11. Learned counsel for the respondent while relying upon page 46 of the Law of Contract, Cheshire, Fifoot and Furmston's 12th edition relating to the phenomena of agreement contended that mere acceptance of tender would not produce a binding contract between the parties. The extract in this book relied upon by the counsel for the respondent, firstly, would have no bearing on the facts of the present case and secondly the facts as narrated above even would satisfy the ingredients spelled out in the said paragraph. The court has to examine all circumstances to see if the one party may be assumed to have made a firm offer and if the other may likewise be taken to have accepted the offer. These complimentary ideas present the convenient method of analyzing a situation provided that they are not applied too literally. An offer and acceptance capable of being converted into an agreement or concluded contract must consist of definite offer and acceptance. Tender certainly is an invitation to offer which was submitted by the company, where after the undertaking had required, vide their letter dated 30.11.89, the company to submit its firm acceptance for the validity period of the contract till 15.2.1990. This offer unconditionally was submitted by the company vide its letter dated 5.12.89, thus, constituted a definite offer and unambiguous and unconditional acceptance. This was case of standing offer during the period and up to 15.2.90. In the case of Great Northern Rly. Co. v. Witham (1873) LR 9 CP 16 where the company had accepted the tender, placed confirmatory orders which partly were even executed by the defendant, it was held that it was a case of standing offer to be converted into series of contract and the company was entitled to succeed in the case in an action for breach of contract. The orders up to 15.2.90 pro tanto fell beyond the possibility of revocation where after the company was entitled to take its remedies.

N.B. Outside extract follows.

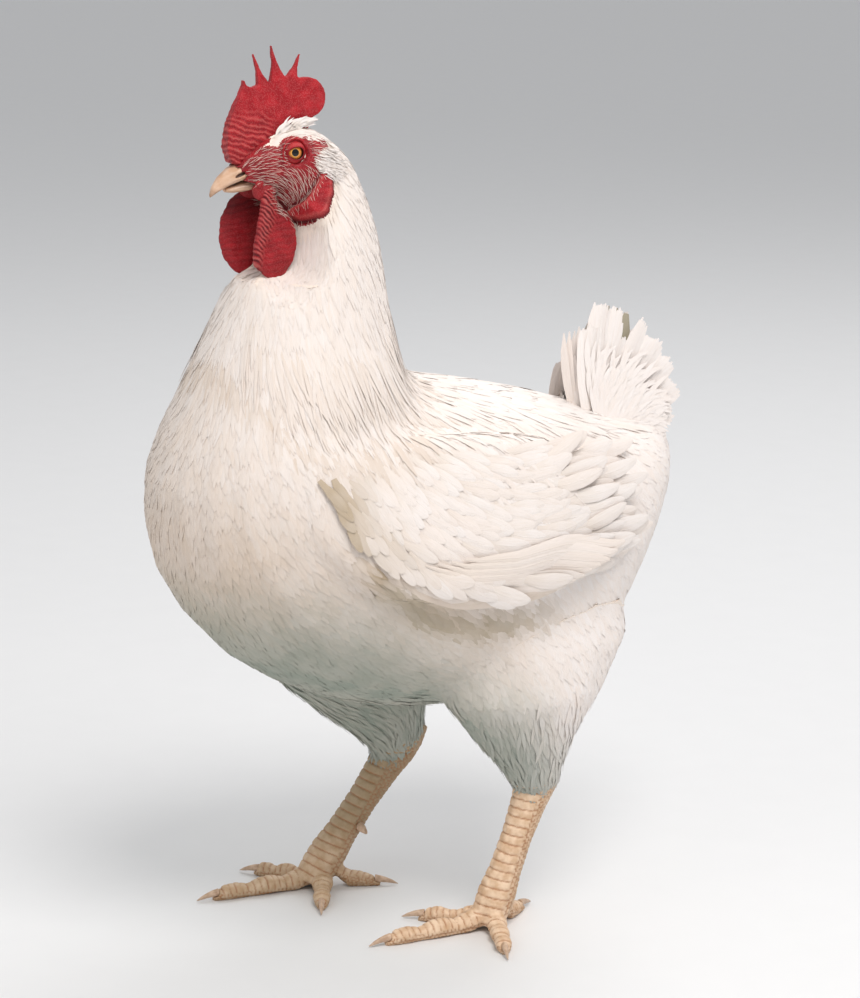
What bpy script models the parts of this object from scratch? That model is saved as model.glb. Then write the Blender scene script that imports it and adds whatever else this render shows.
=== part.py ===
"""A life-size standing rooster of a heavy white breed, as a still display model.

Metres, +Z up. The bird faces -Y and its left side is +X. The floor is z = 0, and the origin
is on the floor under the middle of the bird's box. Every named part is one closed solid, and
parts that meet keep a thin gap.
"""

from math import cos, pi, radians, sin

import bmesh
import bpy
from mathutils import Matrix, Vector
from mathutils.geometry import tessellate_polygon

# How far a cutter stands out from the part that it clears, and half the width of the thin
# cuts that part the body, in rows of BODY_ROWS.
GROWTH = 0.0005
HALF_CUT = 0.004

# How finely the rings of a form are divided.
BODY_SEGMENTS = 20
LIMB_SEGMENTS = 10
TOE_SEGMENTS = 8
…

12. In view of my above discussion, I would reject the objections filed by M/s. Victor Cable Industries Ltd. and make the award dated 29.9.1993 of the sole arbitrator as rule of the court and the decrees passed in terms thereof.
13. Suit No. 1055/94 would also stand finally disposed of as the arbitrator has already filed his award even in that case and objections filed by DESU have been dismissed.
14. Execution 200/2000 which is an execution filed by the company in furtherance to the award dated 6.2.96 in its favor would also stand finally disposed of as in terms of the order of the Division Bench, the company would be entitled to adjustment of the amount due and payable to it. In terms of the order of the Division Bench in FAO(OS) No. 534/2001 dated 2.12.2003, the parties are directed to settle the accounts accordingly and they are granted one month time to make the payment in terms of the respective decrees. In the event of default, the parties would have a right to file fresh execution, if the need so arises.